Seriously? I cannot curse this game enough for it doing that. It did not earn a cliff hanger. This was built up throughout the game for 20 hours, and you end it there? Baldur was a fantastic fight, I’m not denying that, but the rest of the game and bosses were such a huge disappointment that I do not at all think this is even acceptable. This was a smug move from a team that knew this game would sell millions of copies and prepping for a sequel. Since I am a sucker for Kratos, I will undoubtedly get it not only to find out what should have been this games ending but witness all the apparent effort gone into this game thrown into a variety of Norse beasts and actual gods and a tangible, better sense of progression.

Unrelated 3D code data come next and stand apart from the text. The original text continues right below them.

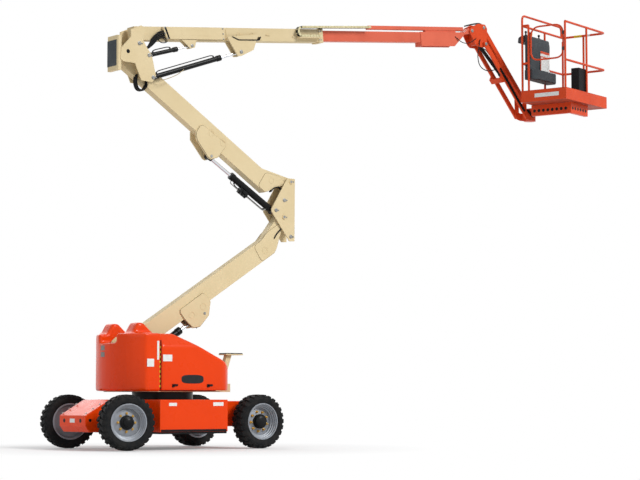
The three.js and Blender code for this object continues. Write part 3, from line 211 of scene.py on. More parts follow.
make_camera()
make_world()
make_floor()
sun_lamp("key", (0.3, -0.75, 0.6), 20, 2.3)
sun_lamp("fill", (-0.9, -0.2, 0.5), 50, 0.55)
sun_lamp("rear", (0.2, 0.9, 0.7), 50, 0.85)
bpy.context.scene.view_settings.view_transform = "Standard"

# ---- materials


def linear(channel):
    return channel / 12.92 if channel <= 0.04045 else ((channel + 0.055) / 1.055) ** 2.4


def rgba(red, green, blue):
    return (linear(red), linear(green), linear(blue), 1)


class Surface(Wiring):
    """A procedural material: mottled colour, worn edges, dust on top that on the tan paint is
    partly painted shade, grain in the gloss.
    """

    def __init__(self, name, color, roughness, metallic=0.0, coat=0.0):
        self.material = bpy.data.materials.new(name)
        self.material.use_nodes = True
        super().__init__(self.material.node_tree)
        self.shader = self.feed(self.tree.nodes["Principled BSDF"], {
            "Metallic": metallic, "Coat Weight": coat, "Coat Roughness": 0.12,
            "Specular IOR Level": 0.5 if metallic else 0.12,
        })
        self.coordinates = self.node("TexCoord").outputs["Object"]
        self.color = self.node("RGB").outputs[0]
        self.color.default_value = rgba(*color)
        self.roughness = roughness

    def noise(self, scale, detail=4.0, stretch=None):
        source = self.coordinates
        if stretch:
            source = self.node("Mapping", {"Scale": stretch, "Vector": source}).outputs[0]
        grain = {"Scale": scale, "Detail": detail, "Vector": source}
        return self.node("TexNoise", grain).outputs["Fac"]

    def ramp(self, value, low, high, to_low=0.0, to_high=1.0):
        return self.node("MapRange", {
            "Value": value, "From Min": low, "From Max": high, "To Min": to_low, "To Max": to_high,
        }).outputs[0]

    def over(self, factor, color):
        """Lays `color` over the colour so far, by `factor`."""
        mix = self.node("Mix")
        mix.data_type = "RGBA"
        self.feed(mix, {0: factor, 6: self.color, 7: rgba(*color)})
        self.color = mix.outputs[2]
        return self

    def mottle(self, scale, color, amount):
        return self.over(self.ramp(self.noise(scale), 0.42, 0.75, 0, amount), color)

    def worn(self, color, amount):
        """Rubbed edges: patches where the rounded-over normal turns away from the real one."""
        rounded = self.node("Bevel", {"Radius": 0.005})
        rounded.samples = 4
        real = self.node("NewGeometry").outputs["Normal"]
        dot = self.node("VectorMath", {0: rounded.outputs[0], 1: real}, "DOT_PRODUCT")
        edge = self.ramp(dot.outputs["Value"], 0.97, 0.85, 0, amount)
        patchy = self.ramp(self.noise(34.0, 6.0), 0.45, 0.62)
        return self.over(self.product(edge, patchy), color)

    # Colour laid in patches on faces that look upward: dust, and on the tan paint also painted
    # shade of the top faces.
    def top_dust_and_shade(self, color, amount):
        normal = self.node("NewGeometry").outputs["Normal"]
        split = self.node("SeparateXYZ", {0: normal})
        upward = self.ramp(split.outputs["Z"], 0.35, 1.0, 0, amount)
        return self.over(self.product(upward, self.ramp(self.noise(7.0, 8.0), 0.35, 0.7)), color)

    def done(self, bump=0.1, bump_scale=160.0, gloss_spread=0.08, stretch=None):
        smudge = self.ramp(
            self.noise(5.0, 6.0), 0.3, 0.7,
            max(self.roughness - gloss_spread, 0.02), self.roughness + gloss_spread,
        )
        grain = self.node("Bump", {
            "Strength": bump, "Distance": 0.002, "Height": self.noise(bump_scale, 3.0, stretch),
        })
        self.feed(self.shader, {
            "Roughness": smudge, "Base Color": self.color, "Normal": grain.outputs[0],
        })
        return self.material


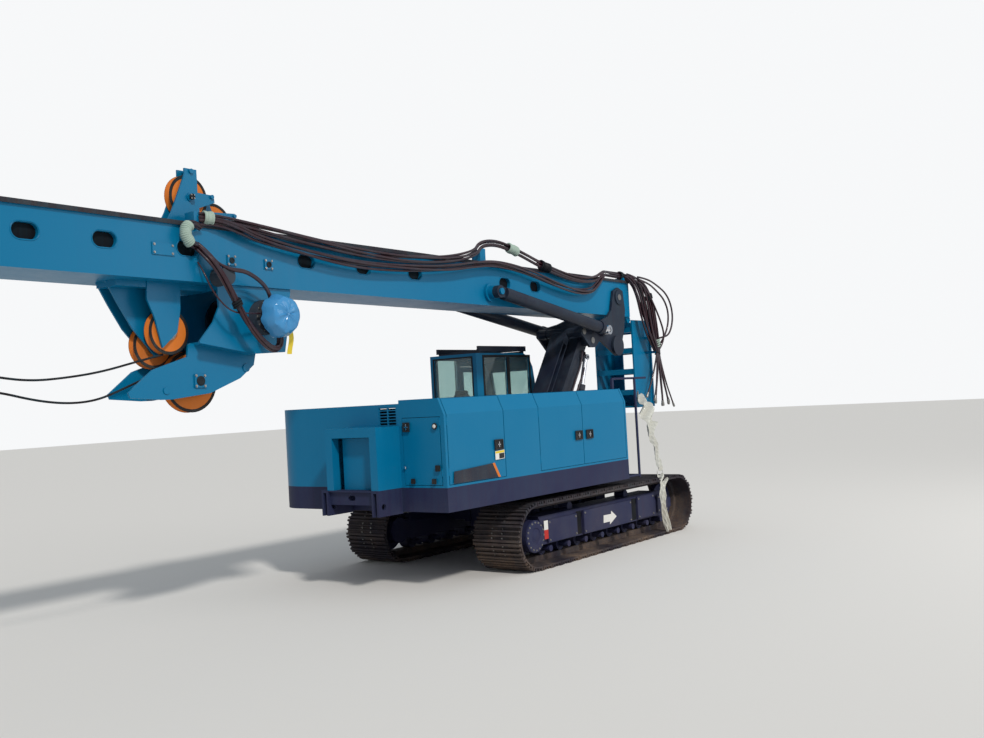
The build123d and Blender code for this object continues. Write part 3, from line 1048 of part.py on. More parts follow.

Despite it sounding like I hate this game beyond belief, I liked God of War, but that’s as far as it goes for me. Going into this game as blind and as low- expectations as possible, this game was a massive disappointment. It’s a well- crafted fantasy action-adventure game with a great protagonist and entertaining father-son quests with decent mystery, a lot of bang for your buck and tons of things to do, large productions and for the most part fun and brutal gameplay. However, there were way too many poor decisions and slow, slow, deliberate progression that keeps me from calling it one of the best God of War games of all time, let alone one of the best video games of all time, period. I have replayed the previous God of War games 3 times each and do I ever want to return to this game? No. I’m done with it. I only hope the sequel is better.